Aletheia: Emulating the non-linear matter power spectrum in the context of evolution mapping

We present Aletheia, a new emulator of the non-linear matter power spectrum, $P(k)$, built upon the evolution mapping framework. This framework addresses the limitations of traditional emulation by focusing on $h$-independent cosmological parameters, which can be separated into those defining the linear power spectrum shape ($\mathbf{\Theta}_{\mathrm{s}}$) and those affecting only its amplitude evolution ($\mathbf{\Theta}_{\mathrm{e}}$).
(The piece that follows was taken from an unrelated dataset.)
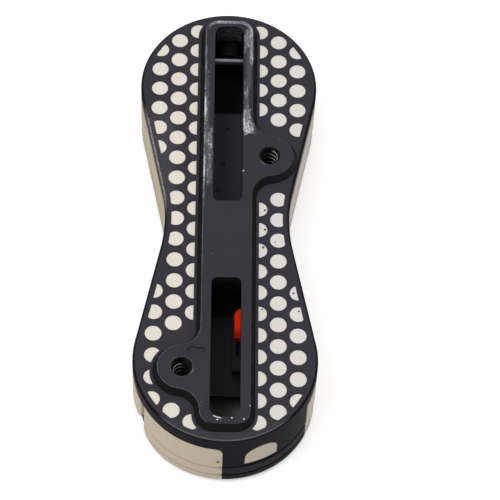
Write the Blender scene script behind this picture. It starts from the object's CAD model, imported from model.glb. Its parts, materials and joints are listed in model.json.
"""Looks for the foot pedal: materials, threads and small wear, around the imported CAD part."""

import json
import math

import bpy
from mathutils import Matrix, Vector

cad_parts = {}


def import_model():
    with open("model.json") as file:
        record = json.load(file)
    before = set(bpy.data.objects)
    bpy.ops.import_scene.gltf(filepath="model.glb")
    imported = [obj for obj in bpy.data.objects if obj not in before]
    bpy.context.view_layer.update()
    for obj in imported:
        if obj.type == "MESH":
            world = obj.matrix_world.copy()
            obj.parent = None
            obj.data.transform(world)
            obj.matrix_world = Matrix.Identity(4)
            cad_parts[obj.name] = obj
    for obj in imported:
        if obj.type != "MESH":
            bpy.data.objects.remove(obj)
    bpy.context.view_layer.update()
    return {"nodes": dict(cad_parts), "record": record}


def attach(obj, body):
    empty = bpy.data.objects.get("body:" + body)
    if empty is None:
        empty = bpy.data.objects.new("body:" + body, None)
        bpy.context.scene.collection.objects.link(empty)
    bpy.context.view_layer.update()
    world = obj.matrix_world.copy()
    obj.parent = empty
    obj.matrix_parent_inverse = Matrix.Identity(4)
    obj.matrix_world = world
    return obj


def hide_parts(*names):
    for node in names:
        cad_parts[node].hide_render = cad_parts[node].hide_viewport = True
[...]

The combined impact of evolution parameters and redshift is compressed into a single amplitude parameter, $\sigma_{12}$. Aletheia uses a two-stage Gaussian Process emulation: a primary emulator predicts the non-linear boost factor as a function of ($\mathbf{\Theta}_{\mathrm{s}}$) and $\sigma_{12}$ for fixed evolution parameters, while a second one applies a small linear correction based on the integrated growth history. The emulator is trained on shape parameters spanning $\pm$5$\sigma$ of Planck constraints and a wide clustering range $0.2 < \sigma_{12} < 1.0$, providing predictions for $0.006\,{\rm Mpc}^{-1} < k < 2\,{\rm Mpc}^{-1}$. We validate Aletheia against N-body simulations, demonstrating sub-percent accuracy. When tested on a suite of dynamic dark energy models, the full emulator's predictions show a variance of approximately 0.2%, a factor of five smaller than that of the state-of-the-art EuclidEmulator2 (around 1% variance). Furthermore, Aletheia maintains sub-percent accuracy for the best-fit dynamic dark energy cosmology from recent DESI data, a model whose parameters lie outside the training ranges of most conventional emulators. This demonstrates the power of the evolution mapping approach, providing a robust and extensible tool for precision cosmology.